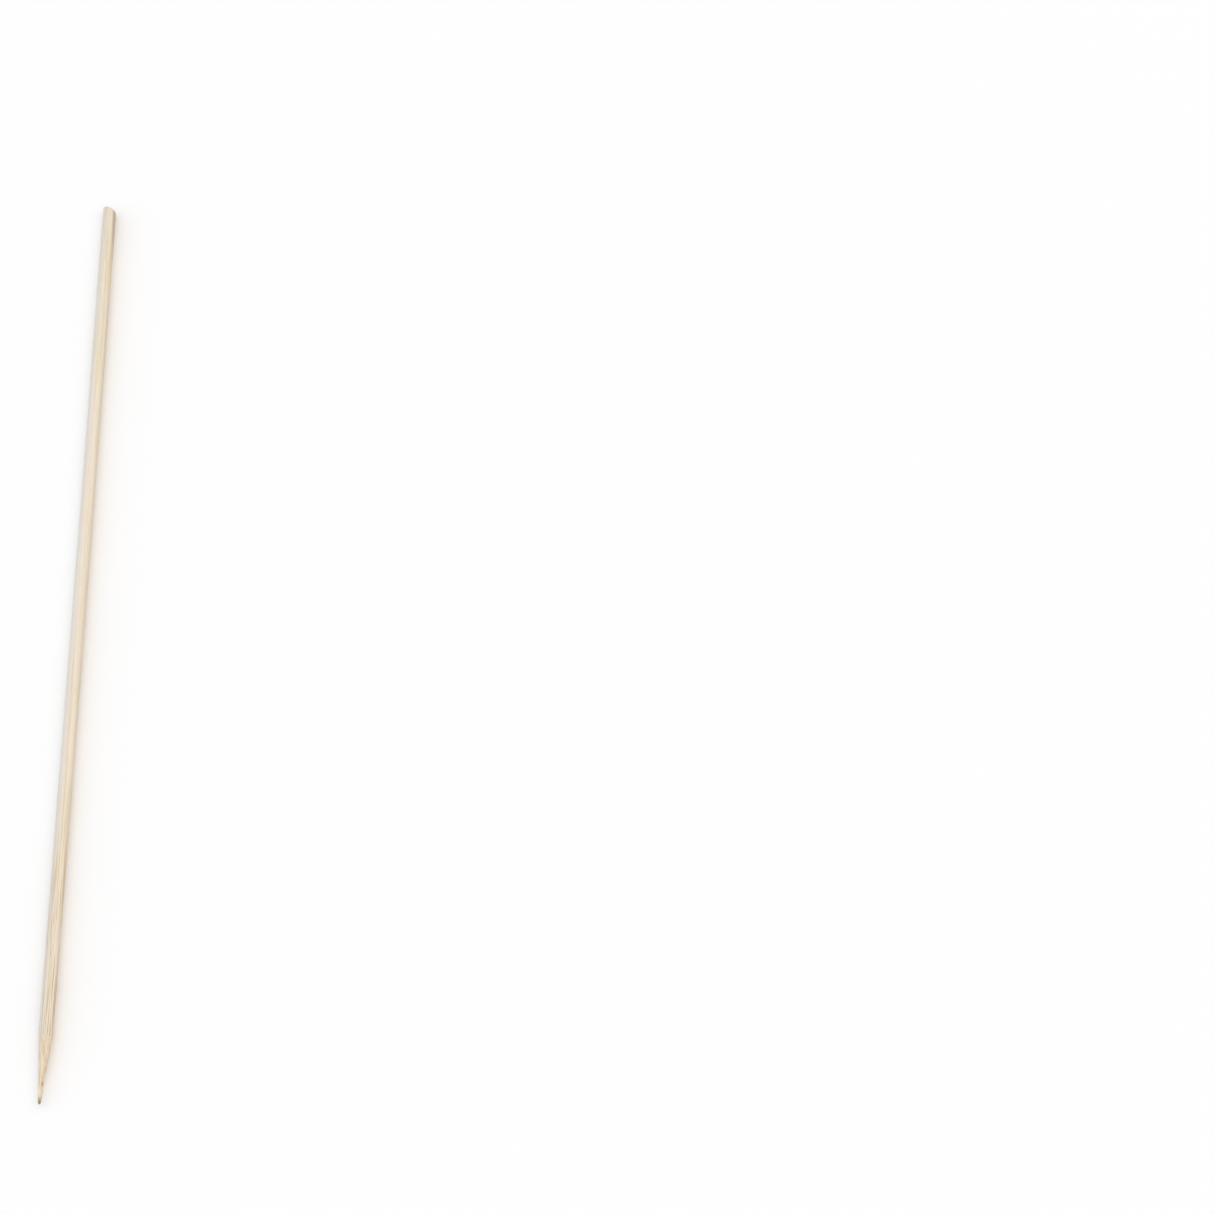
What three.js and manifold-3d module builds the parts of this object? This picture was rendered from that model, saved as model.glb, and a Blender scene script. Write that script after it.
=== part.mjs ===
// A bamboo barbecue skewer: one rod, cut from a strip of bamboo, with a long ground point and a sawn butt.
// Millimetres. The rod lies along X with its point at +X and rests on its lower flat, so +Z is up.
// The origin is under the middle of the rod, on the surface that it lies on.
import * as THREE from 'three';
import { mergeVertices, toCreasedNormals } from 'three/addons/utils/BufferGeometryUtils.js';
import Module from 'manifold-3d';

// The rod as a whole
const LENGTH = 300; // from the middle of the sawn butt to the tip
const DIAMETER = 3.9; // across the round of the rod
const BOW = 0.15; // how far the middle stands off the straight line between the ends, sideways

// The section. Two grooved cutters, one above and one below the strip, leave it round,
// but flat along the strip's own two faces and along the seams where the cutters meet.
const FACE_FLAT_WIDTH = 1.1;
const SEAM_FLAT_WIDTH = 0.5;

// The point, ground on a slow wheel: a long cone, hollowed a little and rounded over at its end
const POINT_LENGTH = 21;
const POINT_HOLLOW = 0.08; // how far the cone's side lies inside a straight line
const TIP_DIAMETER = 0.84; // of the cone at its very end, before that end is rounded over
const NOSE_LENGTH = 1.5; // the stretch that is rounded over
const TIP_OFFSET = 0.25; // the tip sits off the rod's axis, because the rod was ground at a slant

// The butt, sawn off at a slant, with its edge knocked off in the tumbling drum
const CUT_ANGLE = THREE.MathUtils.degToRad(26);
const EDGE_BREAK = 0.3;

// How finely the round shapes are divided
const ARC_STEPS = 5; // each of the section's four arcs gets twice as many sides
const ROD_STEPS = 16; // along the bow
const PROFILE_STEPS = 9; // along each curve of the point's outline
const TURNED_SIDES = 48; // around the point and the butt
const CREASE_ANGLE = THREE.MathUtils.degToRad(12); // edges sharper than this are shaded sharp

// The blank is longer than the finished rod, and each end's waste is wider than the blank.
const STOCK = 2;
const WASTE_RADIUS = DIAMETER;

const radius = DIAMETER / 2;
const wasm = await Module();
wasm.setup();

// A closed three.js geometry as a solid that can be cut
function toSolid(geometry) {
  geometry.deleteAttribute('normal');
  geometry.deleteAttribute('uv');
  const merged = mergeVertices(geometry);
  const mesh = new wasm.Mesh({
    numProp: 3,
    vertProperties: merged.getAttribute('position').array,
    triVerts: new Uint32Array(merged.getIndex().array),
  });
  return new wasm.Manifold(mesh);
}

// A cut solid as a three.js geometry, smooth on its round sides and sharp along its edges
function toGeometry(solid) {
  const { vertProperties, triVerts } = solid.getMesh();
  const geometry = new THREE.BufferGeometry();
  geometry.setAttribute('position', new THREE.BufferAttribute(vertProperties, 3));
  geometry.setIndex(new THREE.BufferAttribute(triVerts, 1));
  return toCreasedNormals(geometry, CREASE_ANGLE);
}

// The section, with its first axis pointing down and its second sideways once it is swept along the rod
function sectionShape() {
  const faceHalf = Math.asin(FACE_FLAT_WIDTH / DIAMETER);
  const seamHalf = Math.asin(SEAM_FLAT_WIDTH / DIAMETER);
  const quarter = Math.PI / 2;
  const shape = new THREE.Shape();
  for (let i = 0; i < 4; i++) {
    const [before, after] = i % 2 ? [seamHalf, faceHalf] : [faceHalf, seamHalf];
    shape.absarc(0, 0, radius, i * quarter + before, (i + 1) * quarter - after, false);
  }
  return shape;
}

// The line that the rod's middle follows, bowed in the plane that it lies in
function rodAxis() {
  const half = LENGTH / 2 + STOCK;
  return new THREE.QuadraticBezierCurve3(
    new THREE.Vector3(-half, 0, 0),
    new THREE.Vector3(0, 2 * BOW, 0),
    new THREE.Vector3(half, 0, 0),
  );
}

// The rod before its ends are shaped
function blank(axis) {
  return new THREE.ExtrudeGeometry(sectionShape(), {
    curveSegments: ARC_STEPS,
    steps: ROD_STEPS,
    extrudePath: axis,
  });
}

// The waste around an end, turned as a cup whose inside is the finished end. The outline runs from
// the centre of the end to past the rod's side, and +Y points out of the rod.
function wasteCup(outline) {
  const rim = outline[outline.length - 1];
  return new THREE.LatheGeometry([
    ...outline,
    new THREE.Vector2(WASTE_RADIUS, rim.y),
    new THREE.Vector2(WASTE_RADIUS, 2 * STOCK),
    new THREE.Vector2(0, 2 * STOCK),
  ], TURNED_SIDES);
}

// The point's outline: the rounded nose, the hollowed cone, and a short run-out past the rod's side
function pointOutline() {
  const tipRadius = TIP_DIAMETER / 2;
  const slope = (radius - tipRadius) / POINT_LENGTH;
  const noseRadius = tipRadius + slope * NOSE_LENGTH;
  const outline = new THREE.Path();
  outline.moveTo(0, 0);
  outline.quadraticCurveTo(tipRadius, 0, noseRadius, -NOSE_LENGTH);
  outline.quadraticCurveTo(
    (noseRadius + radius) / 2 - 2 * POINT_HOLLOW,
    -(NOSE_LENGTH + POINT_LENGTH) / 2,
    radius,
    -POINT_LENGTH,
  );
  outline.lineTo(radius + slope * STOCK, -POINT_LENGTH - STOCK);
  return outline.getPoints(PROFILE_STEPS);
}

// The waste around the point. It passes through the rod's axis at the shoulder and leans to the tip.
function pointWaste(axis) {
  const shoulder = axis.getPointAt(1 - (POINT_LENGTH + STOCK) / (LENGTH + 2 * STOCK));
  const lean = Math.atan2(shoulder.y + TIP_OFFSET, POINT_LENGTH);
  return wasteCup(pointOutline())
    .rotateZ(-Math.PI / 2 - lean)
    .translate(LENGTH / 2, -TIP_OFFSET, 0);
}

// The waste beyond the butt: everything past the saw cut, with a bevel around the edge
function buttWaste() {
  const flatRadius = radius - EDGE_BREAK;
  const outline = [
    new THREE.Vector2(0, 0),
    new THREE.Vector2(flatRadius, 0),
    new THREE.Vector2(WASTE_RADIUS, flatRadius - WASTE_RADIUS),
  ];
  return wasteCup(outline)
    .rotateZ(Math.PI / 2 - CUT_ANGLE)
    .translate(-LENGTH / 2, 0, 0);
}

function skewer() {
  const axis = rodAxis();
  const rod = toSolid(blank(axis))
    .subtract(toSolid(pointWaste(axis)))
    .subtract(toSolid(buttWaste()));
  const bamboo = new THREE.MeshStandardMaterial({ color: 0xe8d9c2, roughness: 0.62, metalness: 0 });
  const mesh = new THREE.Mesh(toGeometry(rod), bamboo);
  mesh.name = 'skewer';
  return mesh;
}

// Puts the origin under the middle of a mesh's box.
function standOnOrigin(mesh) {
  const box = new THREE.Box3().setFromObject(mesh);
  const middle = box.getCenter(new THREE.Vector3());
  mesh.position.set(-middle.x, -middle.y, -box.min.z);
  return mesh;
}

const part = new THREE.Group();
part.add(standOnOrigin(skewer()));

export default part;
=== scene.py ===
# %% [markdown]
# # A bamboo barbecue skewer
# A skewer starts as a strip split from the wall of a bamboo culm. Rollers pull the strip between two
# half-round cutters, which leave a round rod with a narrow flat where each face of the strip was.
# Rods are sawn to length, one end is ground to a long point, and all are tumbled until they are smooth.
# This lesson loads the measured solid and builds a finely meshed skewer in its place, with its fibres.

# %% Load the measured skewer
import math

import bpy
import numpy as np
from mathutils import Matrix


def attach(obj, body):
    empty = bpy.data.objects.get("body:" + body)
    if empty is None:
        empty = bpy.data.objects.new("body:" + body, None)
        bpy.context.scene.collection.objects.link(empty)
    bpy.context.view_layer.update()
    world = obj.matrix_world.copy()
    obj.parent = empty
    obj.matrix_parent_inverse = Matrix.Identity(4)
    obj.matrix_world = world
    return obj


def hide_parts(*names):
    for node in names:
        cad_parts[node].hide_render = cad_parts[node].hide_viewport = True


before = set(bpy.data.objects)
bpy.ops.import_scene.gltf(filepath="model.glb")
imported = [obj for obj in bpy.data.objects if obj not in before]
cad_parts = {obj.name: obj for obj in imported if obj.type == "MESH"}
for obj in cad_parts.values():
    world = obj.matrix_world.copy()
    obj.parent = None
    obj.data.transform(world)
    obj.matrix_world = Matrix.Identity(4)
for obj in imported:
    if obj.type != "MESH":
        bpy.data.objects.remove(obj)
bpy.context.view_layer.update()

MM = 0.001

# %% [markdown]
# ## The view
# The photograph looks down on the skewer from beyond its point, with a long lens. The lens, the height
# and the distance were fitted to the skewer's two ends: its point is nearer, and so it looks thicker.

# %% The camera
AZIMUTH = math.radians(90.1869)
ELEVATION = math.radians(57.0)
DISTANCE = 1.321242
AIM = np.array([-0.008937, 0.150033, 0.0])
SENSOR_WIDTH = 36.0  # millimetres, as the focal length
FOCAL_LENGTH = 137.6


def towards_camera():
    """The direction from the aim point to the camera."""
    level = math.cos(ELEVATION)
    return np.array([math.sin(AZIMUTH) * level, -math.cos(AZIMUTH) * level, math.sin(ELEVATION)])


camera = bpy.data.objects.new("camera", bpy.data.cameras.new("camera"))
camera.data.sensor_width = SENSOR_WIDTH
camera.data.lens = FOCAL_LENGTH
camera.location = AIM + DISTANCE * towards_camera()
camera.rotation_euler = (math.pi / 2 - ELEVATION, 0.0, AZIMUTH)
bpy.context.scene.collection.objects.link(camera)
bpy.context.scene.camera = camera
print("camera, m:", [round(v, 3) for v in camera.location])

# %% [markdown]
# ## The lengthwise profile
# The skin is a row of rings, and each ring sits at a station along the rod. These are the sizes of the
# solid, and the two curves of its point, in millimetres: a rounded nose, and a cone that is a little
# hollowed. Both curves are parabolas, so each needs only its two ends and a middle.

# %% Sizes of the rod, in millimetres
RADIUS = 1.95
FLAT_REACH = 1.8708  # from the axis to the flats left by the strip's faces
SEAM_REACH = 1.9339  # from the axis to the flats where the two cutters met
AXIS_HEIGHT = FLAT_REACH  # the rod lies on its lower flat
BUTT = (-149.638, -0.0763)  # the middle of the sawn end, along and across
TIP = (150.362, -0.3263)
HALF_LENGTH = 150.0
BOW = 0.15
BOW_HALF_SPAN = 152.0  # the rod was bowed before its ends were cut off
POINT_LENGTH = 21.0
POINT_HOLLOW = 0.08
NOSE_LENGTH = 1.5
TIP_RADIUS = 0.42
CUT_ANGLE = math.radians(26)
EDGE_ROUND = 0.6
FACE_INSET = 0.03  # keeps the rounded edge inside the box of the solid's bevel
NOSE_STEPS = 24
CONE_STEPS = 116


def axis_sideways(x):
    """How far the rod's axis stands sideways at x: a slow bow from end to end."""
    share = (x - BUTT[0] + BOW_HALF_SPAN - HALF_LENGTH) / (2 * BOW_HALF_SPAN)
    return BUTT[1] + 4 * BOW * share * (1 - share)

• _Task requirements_
In the listing above, reproduce the first line and each one after it through the line that contains "const EDGE_BREAK = 0.3;".

• _Result of the exercise_
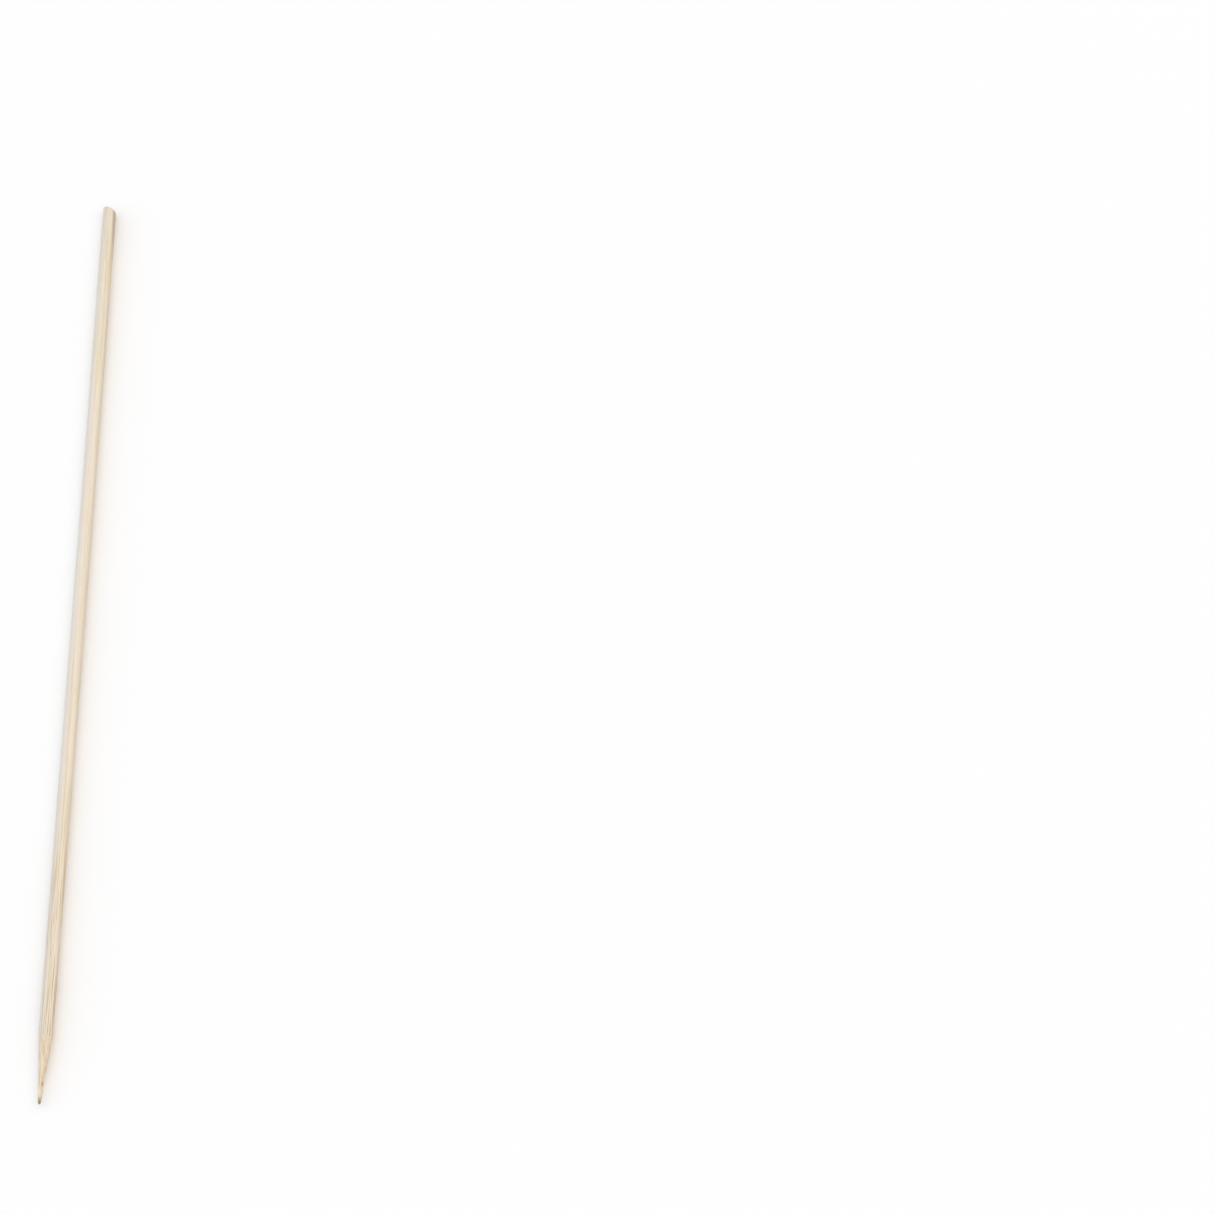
What three.js and manifold-3d module builds the parts of this object? This picture was rendered from that model, saved as model.glb, and a Blender scene script. Write that script after it.
=== part.mjs ===
// A bamboo barbecue skewer: one rod, cut from a strip of bamboo, with a long ground point and a sawn butt.
// Millimetres. The rod lies along X with its point at +X and rests on its lower flat, so +Z is up.
// The origin is under the middle of the rod, on the surface that it lies on.
import * as THREE from 'three';
import { mergeVertices, toCreasedNormals } from 'three/addons/utils/BufferGeometryUtils.js';
import Module from 'manifold-3d';

// The rod as a whole
const LENGTH = 300; // from the middle of the sawn butt to the tip
const DIAMETER = 3.9; // across the round of the rod
const BOW = 0.15; // how far the middle stands off the straight line between the ends, sideways

// The section. Two grooved cutters, one above and one below the strip, leave it round,
// but flat along the strip's own two faces and along the seams where the cutters meet.
const FACE_FLAT_WIDTH = 1.1;
const SEAM_FLAT_WIDTH = 0.5;

// The point, ground on a slow wheel: a long cone, hollowed a little and rounded over at its end
const POINT_LENGTH = 21;
const POINT_HOLLOW = 0.08; // how far the cone's side lies inside a straight line
const TIP_DIAMETER = 0.84; // of the cone at its very end, before that end is rounded over
const NOSE_LENGTH = 1.5; // the stretch that is rounded over
const TIP_OFFSET = 0.25; // the tip sits off the rod's axis, because the rod was ground at a slant

// The butt, sawn off at a slant, with its edge knocked off in the tumbling drum
const CUT_ANGLE = THREE.MathUtils.degToRad(26);
const EDGE_BREAK = 0.3;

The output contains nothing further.